In a group discussion, there may be big issues, and there may also be small issues.  You may choose to agree with whatever is chosen in the small issues, even though you may not completely agree, so that you don’t appear constantly fighting with every single issue.  You want to make sure that when you do disagree, it’s for the issues that matter most.

5. Indifference towards an issue

The topic at hand may not be important to you at all, and you feel completely indifferent regardless of the decision that is finalized.  In a case like this, the best thing to happen is for the dialogue to end quickly so that you can get on with your life.  And for that to happen, you may agree to just whatever is being said so that things can move along quickly.

6. The involvement of egos

Because we are all humans, we all have egos.  No matter what you say or do, your ego is at play.  Highly efficient groups are able to put their egos aside and focus on the matter at hand.  But many times, this is not the case.  Two or more sides tend to result in a battle seeing who’s solution becomes the final agreement.  In this scenario, time may be wasted as viewpoints may be repeated to cause emphasis with no new information inputted.  An uglier result would be that personal issues become intertwined so that the focus is shifted into something irrelevant, and that the end result would just be damage to relationships everywhere.

7. Being emotional rather than logical

People can be influenced by their emotions rather than by logic.  These emotions can be stemmed from anywhere, including body language, tone and choice of words, appearance, key points that match with your values etc..  However, sometimes we must note that something that is emotional may not be the best solution.  Usually, these situations occur when leaders make an appeal to attain the unachievable ideal to win you over, only for you to realise later on that the decision made was never realistic.

8. A narrow selection of group members

By that, I mean the the group members chosen to participate in the group discussion are not diversified enough.  It could be because it is overly reliant on one sex, or one industry, age group or country etc.  The point of having a group discussion is so that all angles and perspectives of the interested parties can be taken into consideration so that the most optimal solution can be attained to satisfy all parties involved.  The narrow selection of group members phenomenon may happen because the person who picked the group members wanted everyone to side with him/her, or a lack of diversified participants were available, or potential participants weren’t properly informed of the discussion.

9. Saliva more than tea

In Cantonese, there is a saying that when someone’s saliva is more than tea, it means that they are being too talkative.  This could be detrimental to the group discussion as it reduces time to discuss other issues, restricts the time of other people’s opinions to be heard, and it may disrupt the flow of the conversation.

10. Too much listening, too little talking

Then there’s the opposite of the spectrum, where some people are too shy to speak in front of a group of people.  They may even withdraw from the discussion and not realize what may be going on.

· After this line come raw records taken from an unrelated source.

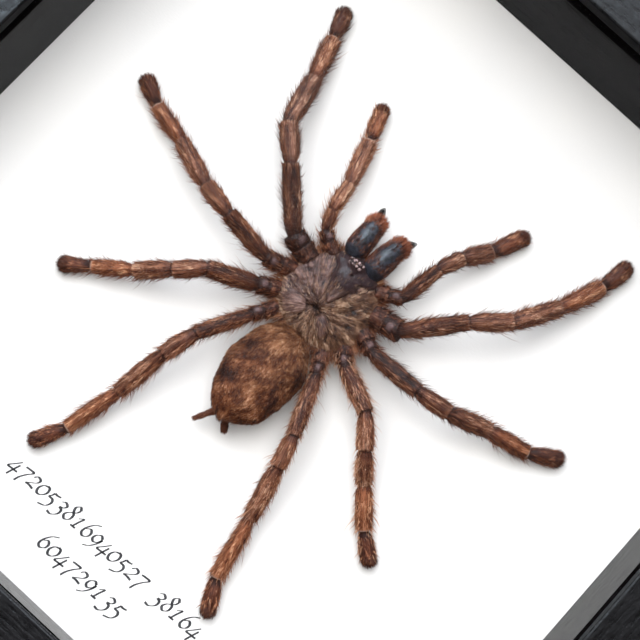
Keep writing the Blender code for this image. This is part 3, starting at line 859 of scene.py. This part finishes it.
def carapace_marks(u, v, points):
    x, y = points[:, 0], points[:, 1]
    # Painted shade and light: the relief against its surroundings darkens the hollows and lightens the
    # crests.
    near = [carapace_relief(x + a, y + b) for a, b in ((0.7, 0), (-0.7, 0), (0, 0.7), (0, -0.7))]
    relief_shading = np.clip(carapace_relief(x, y) - sum(near) / 4, -0.4, 0.4)
    mottle = 0.6 * (noise(points, 2.4, 9) - 0.5) + 0.4 * (noise(points, 0.9, 10) - 0.5)
    rim = bell(v - CARAPACE_RIM_V, 0.10)
    tan = tan_mask(x, y)
    rear_lobe = np.clip(1.2 - lobe_distance(x, y, *LOBES[1]), 0, 1) * lobes(x, y)
    tone = 0.43 + relief_shading * 0.65 + mottle * 0.5 + 0.10 * lobes(x, y) - 0.16 * rear_lobe
    # Painted shade in the sunken pit; the muscle scars are the thorax's own dark colour.
    tone = tone - 0.4 * bell(pit_polar(x, y)[0], 1.6) - 0.35 * dark_spots(x, y)
    tone = tone - 0.13 * rim - 0.14 * tan
    warm = np.clip(tan * 0.7 * (1 - lobes(x, y)) + rim * 0.8 + 0.1, 0, 1)
    # Painted shade: the pin hole is painted dark; the eye hill's dark is its own colour.
    dark = spot(x, y, *HEAD_HOLE, 0.5, 0.5) + spot(x, y, *EYE_HILL, 2.3, 1.6, power=4)
    dark = np.clip(dark, 0, 1)
    head = caput_mask(x, y) * np.clip((y - 6) / 5, 0, 1)
    return {"tone": tone - 0.6 * dark, "warm": warm,
            "bare": np.clip(head * 1.1 - dark, 0, 1), "pale": v * 0}


def build_carapace(skin_look, hair_look):
    skin = add_skin("carapace_skin", carapace_point, 260, 130, carapace_marks, skin_look,
                    carapace_flow)
    rng = np.random.default_rng(21)
    u = rng.random(CARAPACE_HAIRS)
    v = 0.12 + 0.88 * rng.random(CARAPACE_HAIRS) ** 0.62
    roots, normals, _ = surface_frame(carapace_point, u, v)
    x, y = roots[:, 0], roots[:, 1]
    flows = square_to(roots * [1, 1, 0] - [*FOVEA, 0], normals)
    swirl = (noise(roots, 2.2, 35) - 0.5) * 1.3
    flows = unit(flows + np.cross(normals, flows) * swirl[:, None])
    rim = bell(v - 0.28, 0.12)
    tan = tan_mask(x, y)
    rear = np.clip((1.5 - y) / 3, 0, 1)
    patchy = np.clip(noise(roots, 1.7, 31) * 2.2 - 0.25, 0, 1)
    cover = tan * 0.75 * patchy + rim * 0.95 + 0.08 * (1 - caput_mask(x, y)) + 0.015 + 0.4 * rear
    cover = cover * (1 - 0.93 * np.clip(lobes(x, y), 0, 1)) - 0.7 * dark_spots(x, y)
    keep = rng.random(CARAPACE_HAIRS) < np.clip(cover, 0, 1)
    kept = [values[keep] for values in (roots, normals, flows, rim, tan, rear, u, v)]
    roots, normals, flows, rim, tan, rear, u, v = kept
    count = len(roots)
    clumps = noise(carapace_flow(u, v) * [1, 1, 0.2], 0.35, 33) - 0.5
    tones = 0.46 + clumps * 0.95 - 0.08 * rim + 0.10 * rear + rng.normal(0, 0.12, count)
    warms = 0.05 + 0.12 * tan + 0.85 * rim * (1 - rear) + rng.normal(0, 0.12, count)
    lengths = rng.uniform(0.8, 1.7, count) * (1 + 0.75 * rim)
    widths = rng.uniform(0.08, 0.13, count)
    leans = np.abs(rng.normal(0.2, 0.12, count) + rim * rng.uniform(-0.1, 0.5, count))
    hair = add_hair("carapace_hair", roots, normals, flows, lengths, widths, leans.clip(0.02, 0.9),
                    tones, np.clip(warms, 0, 1), hair_look, 41)
    finish_part(skin, "carapace", "carapace", hair, build_skirt(hair_look))


def build_skirt(look):
    """Long rusty hairs that hang over the leg bases all round the carapace's edge."""
    rng = np.random.default_rng(45)
    count = SKIRT_HAIRS
    u = rng.random(count)
    v = rng.uniform(0.12, 0.36, count)
    roots, normals, _ = surface_frame(carapace_point, u, v)
    outward = roots * [1, 1, 0] - [*CARAPACE_CENTRE, 0.9]
    flows = unit(outward + rng.normal(0, 1.6, (count, 3)) * [1, 1, 0])
    clumps = noise(roots, 0.9, 46) - 0.5
    front = np.clip((roots[:, 1] - 17) / 3, 0, 1)
    lengths = rng.uniform(1.3, 4.4, count) * (1 - 0.45 * front)
    widths = rng.uniform(0.10, 0.17, count)
    tones = 0.38 + clumps * 0.8 + rng.normal(0, 0.13, count) - 0.14 * front
    warms = rng.uniform(0.45, 1.0, count)
    leans = rng.uniform(0.0, 0.5, count)
    return add_hair("carapace_skirt", roots, normals, flows, lengths, widths, leans, tones, warms,
                    look, 47)


def carapace_height(x, y):
    """The height of the carapace's top at a place."""
    u, v = grid(360, 200)
    points = carapace_point(u, 0.35 + 0.65 * v)
    return points[np.argmin((points[:, 0] - x) ** 2 + (points[:, 1] - y) ** 2), 2]


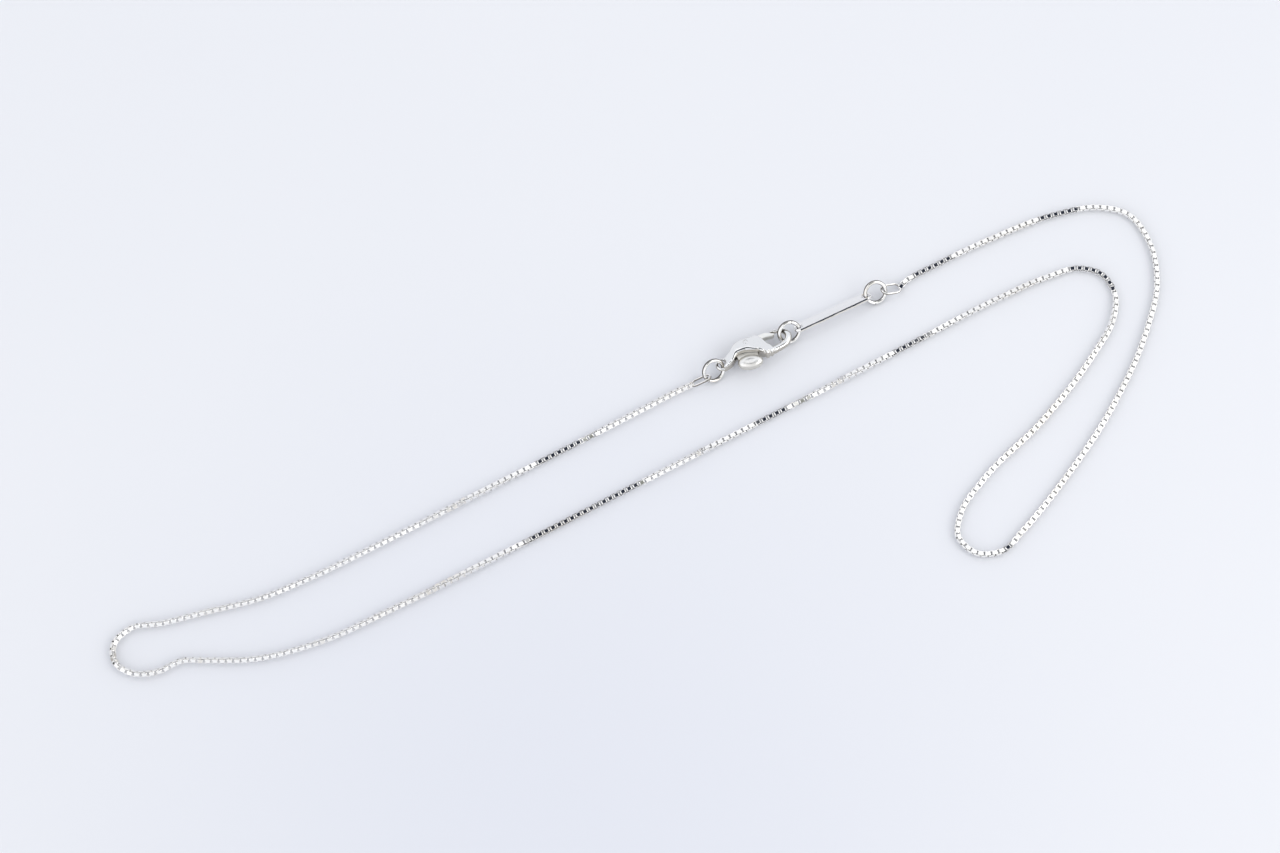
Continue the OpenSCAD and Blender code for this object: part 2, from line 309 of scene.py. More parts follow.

To minimize the impact of these pitfalls, I have addressed some ways to deal with the above problems (numbers are not correlated with above points):

1. Most group discussions tend to have a leader beforehand.  It could be due to position or status, it could be the one who organized the meeting, or it could be someone who can think calmly and can time manage effectively.  The leader must be able to get everyone focused on topic at hand and stick to a designated timetable of the meeting.  The leader must be able to get everyone to voice out their opinions.

2. Have someone jot down notes so that people can reference to the meeting later on and think about the key points in their own time.

3. In fact, big issues may not be resolved in one single meeting.  It is best to plan ahead a series of meetings, and use the first one or two meetings as a way to have everyone discuss and see how people feel and to gauge a sense of direction of where people would like the decision to be headed towards.  Ample amount of time before the final decision is made must be given so that multiple meetings can be set up.  People can also spend their own time thinking about the points addressed in the meeting and rethink about their positions.  Some of them may be too emotional during the meeting that only when they spend some time outside of the group do they then realize that their viewpoint may be less compelling than someone else’s.  Or maybe during their own time they are able to come up with something they didn’t come up before.

4. Try to get as diversified of a group as you can so that all interested parties’ perspectives can be voiced out.

5. The organizer of the meeting should allocate appropriate amount of time for each big and small issues involved, along with some time at the end in case participants want to add something back to a topic previously discussed.  The organizer should also let participants know beforehand on when and how long the meeting will be, so that people feel more comfortable knowing what their schedules would be like and may be less prone to think it’s a “waste of time” when they have had time to prepare for the meeting and can block out any other activities that may conflict with the meeting time.

6. Encourage participants to speak out when they have a well thought out point, even if they don’t have any interest in the issue, because other people may be able to expand that idea into something else.

7. Assign someone as a devil’s advocate of the group beforehand to ensure that people do not easily conform to one popular idea.

8. Must tolerate a no consequences policy so people can be honest and upfront about their viewpoints.

9. Leader must encourage participants to use a language that is tactful and respectful to each other.

10. Allow all participants to anonymously write on a cue card any additional comments they would like to add to the issue being discussed before moving on to the next issue.  That way, those who may be too shy to voice out in front of a group (although they should practice speaking up regardless) can have their viewpoints considered as well.

11. Once again, the leader is responsible for getting everyone involved in the meeting.  If they are seriously not interested in the issue at hand and completely believe that they will not have any valid arguments, that person should not have participated in the group discussion in the first place.  Having someone who is distracting or uninterested can bring down the energy of the group discussion.

12. The more people that you can get involved in the group discussion, the more people that will feel as if they have contributed.  People like to follow through with their contributions, and if everyone was able to contribute to the final decision and agree on it, everyone will feel more belonged to the group and will want to help out with the final decision.

What other common group problems can you think of or have encountered?